In the records below, begin at the line that has "The OpenSCAD and" and stop after the line that has "HEX_DEEP = 2.2 * MM"; quote those lines verbatim and nothing more.

### Provided material
════════

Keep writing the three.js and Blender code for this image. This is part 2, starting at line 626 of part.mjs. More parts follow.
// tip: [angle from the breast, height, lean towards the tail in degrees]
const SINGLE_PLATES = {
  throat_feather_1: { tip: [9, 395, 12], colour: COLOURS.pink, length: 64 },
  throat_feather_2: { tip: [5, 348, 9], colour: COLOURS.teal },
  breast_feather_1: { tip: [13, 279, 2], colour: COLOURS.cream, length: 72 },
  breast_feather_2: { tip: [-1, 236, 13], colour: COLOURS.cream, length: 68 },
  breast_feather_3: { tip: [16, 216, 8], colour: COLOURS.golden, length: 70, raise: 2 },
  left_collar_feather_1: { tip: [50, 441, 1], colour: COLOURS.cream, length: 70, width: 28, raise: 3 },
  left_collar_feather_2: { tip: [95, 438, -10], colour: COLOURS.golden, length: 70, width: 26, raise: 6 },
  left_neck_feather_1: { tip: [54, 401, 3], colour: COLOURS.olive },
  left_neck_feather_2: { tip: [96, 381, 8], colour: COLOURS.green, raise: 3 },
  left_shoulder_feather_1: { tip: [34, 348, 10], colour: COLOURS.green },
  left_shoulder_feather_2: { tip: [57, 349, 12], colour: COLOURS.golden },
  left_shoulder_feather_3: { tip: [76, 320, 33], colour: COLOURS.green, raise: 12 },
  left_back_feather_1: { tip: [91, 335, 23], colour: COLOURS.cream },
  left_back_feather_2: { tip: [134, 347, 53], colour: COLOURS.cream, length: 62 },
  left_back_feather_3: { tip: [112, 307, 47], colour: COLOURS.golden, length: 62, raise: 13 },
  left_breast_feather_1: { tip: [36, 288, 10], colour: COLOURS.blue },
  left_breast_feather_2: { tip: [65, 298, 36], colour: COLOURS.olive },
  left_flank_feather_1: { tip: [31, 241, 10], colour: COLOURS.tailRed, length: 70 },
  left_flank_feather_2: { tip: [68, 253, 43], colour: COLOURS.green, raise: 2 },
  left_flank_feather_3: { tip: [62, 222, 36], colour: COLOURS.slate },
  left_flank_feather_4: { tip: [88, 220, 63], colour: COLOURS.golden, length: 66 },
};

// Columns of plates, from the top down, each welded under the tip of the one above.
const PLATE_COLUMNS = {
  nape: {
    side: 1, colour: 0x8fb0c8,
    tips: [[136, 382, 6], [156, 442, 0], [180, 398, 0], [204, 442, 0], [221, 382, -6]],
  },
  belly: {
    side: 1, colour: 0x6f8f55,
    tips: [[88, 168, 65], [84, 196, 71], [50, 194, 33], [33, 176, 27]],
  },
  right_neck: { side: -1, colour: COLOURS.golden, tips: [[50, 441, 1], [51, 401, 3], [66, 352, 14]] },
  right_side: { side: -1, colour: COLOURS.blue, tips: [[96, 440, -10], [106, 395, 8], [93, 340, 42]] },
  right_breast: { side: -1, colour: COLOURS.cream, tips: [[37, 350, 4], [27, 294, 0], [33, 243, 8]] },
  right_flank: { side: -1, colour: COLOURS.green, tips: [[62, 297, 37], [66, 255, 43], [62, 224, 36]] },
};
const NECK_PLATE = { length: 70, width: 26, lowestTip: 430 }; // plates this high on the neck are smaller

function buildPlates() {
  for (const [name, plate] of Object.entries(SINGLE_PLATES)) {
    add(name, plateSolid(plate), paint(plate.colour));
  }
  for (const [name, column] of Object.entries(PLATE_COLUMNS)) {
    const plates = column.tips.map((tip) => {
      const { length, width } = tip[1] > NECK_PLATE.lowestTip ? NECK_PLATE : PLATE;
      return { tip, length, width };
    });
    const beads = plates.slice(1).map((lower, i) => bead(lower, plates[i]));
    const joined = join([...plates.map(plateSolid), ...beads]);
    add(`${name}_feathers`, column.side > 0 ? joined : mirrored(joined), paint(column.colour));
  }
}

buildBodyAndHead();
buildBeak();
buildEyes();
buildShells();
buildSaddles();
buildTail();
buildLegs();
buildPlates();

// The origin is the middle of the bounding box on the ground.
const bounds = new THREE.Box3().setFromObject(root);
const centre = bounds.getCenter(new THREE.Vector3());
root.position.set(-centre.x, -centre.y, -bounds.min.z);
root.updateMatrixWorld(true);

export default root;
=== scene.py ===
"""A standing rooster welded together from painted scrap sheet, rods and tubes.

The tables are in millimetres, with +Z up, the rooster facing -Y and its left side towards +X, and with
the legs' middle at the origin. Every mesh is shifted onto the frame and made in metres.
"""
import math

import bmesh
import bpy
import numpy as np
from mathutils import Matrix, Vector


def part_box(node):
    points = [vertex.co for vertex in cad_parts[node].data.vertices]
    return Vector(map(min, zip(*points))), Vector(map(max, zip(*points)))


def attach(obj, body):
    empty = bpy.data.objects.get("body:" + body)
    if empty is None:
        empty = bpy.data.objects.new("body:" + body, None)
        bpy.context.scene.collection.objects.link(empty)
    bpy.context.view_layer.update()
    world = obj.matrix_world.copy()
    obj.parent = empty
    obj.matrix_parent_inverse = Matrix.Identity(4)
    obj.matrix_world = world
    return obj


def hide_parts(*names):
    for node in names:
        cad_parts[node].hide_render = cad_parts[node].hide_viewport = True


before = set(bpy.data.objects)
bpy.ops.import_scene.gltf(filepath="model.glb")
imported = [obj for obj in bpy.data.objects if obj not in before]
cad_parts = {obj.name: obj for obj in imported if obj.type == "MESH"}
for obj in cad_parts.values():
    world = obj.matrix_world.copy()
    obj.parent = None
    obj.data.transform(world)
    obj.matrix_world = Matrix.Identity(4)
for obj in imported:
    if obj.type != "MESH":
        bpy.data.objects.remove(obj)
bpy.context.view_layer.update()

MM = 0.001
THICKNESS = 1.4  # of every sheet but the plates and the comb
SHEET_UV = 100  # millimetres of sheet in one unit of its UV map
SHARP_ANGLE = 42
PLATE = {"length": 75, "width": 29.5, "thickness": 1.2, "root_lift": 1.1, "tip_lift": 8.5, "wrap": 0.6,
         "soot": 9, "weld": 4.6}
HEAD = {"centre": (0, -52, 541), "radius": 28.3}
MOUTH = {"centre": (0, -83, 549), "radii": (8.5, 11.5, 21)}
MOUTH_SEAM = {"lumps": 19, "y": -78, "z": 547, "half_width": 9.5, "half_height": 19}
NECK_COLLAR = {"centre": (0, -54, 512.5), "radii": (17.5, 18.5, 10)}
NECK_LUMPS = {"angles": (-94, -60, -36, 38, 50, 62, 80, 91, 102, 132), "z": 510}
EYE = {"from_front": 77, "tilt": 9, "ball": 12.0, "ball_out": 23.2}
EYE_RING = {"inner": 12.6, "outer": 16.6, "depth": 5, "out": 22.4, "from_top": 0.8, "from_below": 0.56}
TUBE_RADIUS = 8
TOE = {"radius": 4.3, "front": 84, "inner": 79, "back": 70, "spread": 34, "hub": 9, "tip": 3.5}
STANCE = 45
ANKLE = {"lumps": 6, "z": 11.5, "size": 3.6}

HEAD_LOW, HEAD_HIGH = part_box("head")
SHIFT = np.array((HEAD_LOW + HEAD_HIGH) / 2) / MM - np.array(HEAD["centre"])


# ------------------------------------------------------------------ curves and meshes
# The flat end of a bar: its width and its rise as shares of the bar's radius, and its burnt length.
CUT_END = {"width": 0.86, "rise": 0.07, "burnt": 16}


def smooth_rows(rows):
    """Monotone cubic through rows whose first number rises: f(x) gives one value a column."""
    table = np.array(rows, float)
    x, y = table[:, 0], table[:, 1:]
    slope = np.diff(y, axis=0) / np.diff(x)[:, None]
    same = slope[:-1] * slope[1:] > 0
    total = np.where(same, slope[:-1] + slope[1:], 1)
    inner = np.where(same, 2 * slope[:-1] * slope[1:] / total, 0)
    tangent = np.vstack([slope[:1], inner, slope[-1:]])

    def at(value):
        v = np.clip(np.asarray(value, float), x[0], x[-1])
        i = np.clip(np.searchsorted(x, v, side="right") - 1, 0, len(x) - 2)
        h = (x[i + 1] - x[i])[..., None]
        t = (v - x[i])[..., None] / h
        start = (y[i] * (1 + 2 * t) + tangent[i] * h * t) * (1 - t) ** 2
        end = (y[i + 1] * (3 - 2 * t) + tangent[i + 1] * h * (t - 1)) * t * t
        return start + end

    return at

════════

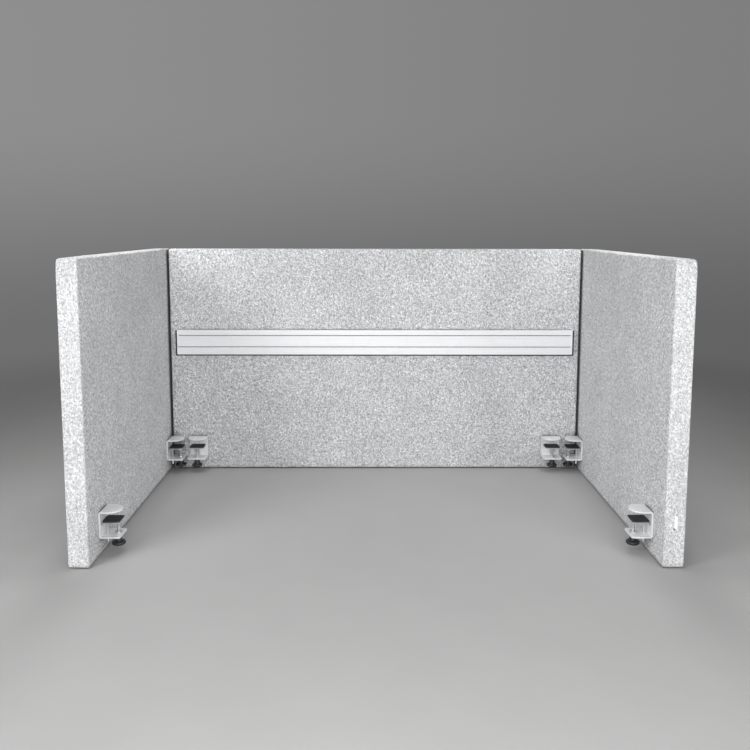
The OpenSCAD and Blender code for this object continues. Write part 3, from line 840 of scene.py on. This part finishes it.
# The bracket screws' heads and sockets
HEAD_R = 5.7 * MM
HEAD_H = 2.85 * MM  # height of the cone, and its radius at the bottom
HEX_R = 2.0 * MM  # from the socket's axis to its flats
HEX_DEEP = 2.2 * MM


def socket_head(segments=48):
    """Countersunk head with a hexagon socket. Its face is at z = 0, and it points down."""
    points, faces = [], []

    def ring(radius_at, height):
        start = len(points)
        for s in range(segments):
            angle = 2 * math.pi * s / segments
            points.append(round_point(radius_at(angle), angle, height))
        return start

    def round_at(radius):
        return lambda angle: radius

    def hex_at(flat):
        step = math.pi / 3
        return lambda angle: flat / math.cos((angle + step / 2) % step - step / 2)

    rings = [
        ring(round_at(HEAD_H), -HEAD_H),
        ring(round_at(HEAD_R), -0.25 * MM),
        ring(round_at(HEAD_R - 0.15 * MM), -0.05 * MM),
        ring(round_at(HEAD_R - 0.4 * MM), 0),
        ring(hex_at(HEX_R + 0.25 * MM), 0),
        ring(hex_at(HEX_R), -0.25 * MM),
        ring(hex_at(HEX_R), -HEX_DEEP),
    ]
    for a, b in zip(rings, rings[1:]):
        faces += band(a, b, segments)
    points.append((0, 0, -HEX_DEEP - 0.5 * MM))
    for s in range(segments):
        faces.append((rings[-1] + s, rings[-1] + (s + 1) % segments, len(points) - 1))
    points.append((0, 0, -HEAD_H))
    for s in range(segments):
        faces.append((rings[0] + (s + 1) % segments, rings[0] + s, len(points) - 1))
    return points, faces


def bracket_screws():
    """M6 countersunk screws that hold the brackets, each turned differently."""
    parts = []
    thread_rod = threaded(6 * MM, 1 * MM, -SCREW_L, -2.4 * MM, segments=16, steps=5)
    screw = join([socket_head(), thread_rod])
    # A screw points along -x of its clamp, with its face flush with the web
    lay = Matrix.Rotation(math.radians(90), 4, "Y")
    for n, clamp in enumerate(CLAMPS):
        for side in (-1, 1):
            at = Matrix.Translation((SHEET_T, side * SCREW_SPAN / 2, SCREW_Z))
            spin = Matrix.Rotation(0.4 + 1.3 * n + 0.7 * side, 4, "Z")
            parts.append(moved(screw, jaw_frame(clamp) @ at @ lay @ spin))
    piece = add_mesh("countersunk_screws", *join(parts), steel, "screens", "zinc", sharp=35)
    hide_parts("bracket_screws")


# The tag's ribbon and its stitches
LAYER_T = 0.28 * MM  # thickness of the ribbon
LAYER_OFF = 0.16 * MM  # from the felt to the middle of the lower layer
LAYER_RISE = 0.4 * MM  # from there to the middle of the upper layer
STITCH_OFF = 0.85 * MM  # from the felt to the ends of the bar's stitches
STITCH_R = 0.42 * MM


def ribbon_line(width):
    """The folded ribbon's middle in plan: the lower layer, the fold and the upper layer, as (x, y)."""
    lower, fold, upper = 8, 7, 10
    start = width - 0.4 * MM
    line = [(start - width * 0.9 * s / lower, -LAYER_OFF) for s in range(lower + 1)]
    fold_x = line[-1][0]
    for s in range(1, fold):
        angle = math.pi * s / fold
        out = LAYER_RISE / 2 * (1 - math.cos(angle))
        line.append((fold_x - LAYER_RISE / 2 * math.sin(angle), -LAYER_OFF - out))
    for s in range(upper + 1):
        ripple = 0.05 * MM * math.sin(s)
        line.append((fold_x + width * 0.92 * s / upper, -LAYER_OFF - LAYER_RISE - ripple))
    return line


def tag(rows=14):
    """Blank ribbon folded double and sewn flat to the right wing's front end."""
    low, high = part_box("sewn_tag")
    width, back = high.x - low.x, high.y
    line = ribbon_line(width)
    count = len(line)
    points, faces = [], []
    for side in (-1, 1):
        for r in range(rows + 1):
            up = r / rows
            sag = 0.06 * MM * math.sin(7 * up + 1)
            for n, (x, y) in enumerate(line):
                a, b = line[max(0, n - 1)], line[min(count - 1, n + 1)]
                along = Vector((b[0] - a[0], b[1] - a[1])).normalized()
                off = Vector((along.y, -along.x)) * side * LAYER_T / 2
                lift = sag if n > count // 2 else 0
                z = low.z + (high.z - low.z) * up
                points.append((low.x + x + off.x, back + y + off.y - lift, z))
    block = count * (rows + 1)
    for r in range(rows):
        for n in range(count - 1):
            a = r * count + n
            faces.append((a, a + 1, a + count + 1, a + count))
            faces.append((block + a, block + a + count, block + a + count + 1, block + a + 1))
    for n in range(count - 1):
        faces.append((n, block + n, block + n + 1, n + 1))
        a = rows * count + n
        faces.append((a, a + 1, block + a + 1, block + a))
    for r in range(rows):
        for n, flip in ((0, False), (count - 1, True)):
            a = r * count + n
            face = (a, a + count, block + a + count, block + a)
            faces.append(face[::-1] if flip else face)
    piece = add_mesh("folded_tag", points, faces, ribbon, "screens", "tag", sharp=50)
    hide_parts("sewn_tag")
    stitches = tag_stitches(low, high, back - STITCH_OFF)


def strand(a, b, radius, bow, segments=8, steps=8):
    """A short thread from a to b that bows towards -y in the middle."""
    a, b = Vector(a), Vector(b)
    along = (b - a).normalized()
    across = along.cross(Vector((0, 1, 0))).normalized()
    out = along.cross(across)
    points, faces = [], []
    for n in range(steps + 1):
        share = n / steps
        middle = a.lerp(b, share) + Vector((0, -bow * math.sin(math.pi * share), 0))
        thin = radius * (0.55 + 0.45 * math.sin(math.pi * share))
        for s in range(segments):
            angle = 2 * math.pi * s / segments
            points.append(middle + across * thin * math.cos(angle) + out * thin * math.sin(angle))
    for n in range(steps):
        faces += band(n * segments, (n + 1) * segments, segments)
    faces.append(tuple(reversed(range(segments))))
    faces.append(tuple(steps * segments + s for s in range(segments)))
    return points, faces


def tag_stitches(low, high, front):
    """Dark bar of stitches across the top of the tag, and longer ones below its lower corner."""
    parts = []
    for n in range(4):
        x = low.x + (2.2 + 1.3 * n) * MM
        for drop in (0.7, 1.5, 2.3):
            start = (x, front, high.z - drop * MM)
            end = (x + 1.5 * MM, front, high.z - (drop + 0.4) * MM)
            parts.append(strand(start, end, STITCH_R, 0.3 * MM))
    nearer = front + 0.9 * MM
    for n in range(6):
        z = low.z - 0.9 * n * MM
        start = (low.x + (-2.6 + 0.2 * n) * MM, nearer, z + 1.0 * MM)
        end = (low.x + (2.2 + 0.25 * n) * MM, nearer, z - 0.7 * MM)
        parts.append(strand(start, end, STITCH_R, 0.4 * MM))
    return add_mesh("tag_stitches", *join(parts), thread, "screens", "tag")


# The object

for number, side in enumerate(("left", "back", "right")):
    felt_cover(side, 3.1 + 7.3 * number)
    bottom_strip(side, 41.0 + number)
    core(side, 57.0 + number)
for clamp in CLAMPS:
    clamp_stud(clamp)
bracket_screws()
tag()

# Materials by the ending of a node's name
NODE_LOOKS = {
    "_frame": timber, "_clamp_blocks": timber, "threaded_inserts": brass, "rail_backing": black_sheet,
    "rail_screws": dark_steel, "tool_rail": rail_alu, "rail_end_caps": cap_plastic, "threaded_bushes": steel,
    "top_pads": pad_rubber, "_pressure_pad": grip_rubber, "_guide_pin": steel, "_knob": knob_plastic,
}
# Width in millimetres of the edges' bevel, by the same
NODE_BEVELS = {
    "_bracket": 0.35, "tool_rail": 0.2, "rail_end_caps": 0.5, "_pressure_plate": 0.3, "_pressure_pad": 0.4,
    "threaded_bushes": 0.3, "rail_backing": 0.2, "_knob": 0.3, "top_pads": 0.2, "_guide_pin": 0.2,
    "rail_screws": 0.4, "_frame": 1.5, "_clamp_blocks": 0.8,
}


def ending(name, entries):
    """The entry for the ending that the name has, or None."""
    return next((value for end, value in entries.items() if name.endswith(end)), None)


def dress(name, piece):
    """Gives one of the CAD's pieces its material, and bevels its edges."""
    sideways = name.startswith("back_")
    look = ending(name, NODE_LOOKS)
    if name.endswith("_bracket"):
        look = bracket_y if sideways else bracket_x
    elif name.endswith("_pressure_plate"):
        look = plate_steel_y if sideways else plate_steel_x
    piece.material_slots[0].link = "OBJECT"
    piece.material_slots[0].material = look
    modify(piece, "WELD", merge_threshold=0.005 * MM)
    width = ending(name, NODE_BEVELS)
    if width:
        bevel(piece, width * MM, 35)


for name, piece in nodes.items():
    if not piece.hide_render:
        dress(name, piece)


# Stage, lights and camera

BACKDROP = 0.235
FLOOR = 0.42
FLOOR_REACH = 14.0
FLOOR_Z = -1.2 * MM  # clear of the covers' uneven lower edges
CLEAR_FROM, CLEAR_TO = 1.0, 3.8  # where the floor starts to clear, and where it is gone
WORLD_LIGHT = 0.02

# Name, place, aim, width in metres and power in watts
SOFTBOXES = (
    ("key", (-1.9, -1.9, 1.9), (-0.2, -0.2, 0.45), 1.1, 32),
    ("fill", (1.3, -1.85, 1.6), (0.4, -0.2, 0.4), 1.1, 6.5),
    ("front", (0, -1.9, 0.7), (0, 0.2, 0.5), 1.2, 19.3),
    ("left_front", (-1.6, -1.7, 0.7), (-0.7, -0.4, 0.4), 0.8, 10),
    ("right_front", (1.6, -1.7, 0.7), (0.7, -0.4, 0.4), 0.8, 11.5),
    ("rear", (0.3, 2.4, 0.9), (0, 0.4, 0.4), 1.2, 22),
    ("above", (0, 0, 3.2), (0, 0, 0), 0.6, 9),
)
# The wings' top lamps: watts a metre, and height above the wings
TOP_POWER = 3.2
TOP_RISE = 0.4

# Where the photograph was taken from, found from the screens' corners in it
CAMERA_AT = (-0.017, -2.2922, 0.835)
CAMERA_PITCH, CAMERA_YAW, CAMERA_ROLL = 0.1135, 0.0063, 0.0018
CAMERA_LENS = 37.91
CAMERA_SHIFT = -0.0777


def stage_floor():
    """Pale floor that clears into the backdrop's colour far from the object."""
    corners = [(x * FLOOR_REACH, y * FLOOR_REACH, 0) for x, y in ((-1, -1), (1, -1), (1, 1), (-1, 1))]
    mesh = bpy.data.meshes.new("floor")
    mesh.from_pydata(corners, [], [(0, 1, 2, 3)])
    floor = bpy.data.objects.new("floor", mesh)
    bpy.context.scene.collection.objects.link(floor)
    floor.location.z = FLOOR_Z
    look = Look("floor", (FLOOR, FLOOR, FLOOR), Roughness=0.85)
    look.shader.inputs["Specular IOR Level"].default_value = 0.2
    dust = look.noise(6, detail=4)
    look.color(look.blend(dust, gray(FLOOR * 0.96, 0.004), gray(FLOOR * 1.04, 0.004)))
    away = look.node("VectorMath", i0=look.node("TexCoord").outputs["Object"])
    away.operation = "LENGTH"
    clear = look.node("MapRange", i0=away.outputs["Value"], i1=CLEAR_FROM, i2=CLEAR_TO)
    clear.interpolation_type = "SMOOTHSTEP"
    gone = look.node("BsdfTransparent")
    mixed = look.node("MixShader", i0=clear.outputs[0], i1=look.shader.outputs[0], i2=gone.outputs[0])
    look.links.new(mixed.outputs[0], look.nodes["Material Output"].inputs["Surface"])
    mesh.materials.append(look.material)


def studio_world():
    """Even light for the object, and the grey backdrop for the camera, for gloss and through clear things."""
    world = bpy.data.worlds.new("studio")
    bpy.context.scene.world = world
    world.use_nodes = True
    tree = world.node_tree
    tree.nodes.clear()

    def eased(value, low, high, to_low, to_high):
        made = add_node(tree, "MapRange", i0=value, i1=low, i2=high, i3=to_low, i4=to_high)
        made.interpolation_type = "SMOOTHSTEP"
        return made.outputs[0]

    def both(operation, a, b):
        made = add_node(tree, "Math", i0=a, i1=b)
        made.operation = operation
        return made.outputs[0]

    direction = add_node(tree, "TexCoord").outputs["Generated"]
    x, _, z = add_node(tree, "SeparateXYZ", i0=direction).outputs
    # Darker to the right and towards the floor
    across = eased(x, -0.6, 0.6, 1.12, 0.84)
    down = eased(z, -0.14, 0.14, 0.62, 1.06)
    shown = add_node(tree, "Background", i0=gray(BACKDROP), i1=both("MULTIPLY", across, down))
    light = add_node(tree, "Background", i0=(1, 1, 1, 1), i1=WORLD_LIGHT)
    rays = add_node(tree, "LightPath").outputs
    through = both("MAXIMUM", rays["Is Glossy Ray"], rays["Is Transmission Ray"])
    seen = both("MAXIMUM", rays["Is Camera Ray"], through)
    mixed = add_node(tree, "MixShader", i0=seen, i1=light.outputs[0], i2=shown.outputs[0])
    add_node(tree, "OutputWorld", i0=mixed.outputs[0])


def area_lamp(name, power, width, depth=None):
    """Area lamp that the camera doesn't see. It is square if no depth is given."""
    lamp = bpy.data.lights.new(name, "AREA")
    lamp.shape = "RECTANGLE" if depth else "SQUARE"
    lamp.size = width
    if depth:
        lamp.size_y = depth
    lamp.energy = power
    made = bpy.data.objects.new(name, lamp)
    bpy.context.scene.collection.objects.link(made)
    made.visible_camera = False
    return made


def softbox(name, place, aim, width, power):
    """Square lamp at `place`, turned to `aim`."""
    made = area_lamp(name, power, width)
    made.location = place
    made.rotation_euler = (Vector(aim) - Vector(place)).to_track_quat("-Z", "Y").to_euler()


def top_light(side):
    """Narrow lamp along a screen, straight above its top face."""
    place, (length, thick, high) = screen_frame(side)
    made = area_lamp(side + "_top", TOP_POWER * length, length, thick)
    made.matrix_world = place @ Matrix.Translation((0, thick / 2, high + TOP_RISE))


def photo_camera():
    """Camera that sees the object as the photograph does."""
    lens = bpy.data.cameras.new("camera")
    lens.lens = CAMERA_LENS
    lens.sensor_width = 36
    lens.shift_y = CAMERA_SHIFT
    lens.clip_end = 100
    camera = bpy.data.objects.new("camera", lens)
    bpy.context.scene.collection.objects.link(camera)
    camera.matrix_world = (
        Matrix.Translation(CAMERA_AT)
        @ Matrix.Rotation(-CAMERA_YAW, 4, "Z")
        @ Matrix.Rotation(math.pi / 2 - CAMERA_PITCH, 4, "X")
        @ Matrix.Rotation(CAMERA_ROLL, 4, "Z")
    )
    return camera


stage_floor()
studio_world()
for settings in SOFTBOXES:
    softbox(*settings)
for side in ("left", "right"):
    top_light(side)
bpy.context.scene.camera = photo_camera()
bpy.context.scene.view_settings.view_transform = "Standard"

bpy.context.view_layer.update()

════════

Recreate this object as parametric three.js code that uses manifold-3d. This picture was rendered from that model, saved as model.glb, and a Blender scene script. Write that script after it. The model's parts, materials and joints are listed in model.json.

════════

### Exercise solution
The OpenSCAD and Blender code for this object continues. Write part 3, from line 840 of scene.py on. This part finishes it.
# The bracket screws' heads and sockets
HEAD_R = 5.7 * MM
HEAD_H = 2.85 * MM  # height of the cone, and its radius at the bottom
HEX_R = 2.0 * MM  # from the socket's axis to its flats
HEX_DEEP = 2.2 * MM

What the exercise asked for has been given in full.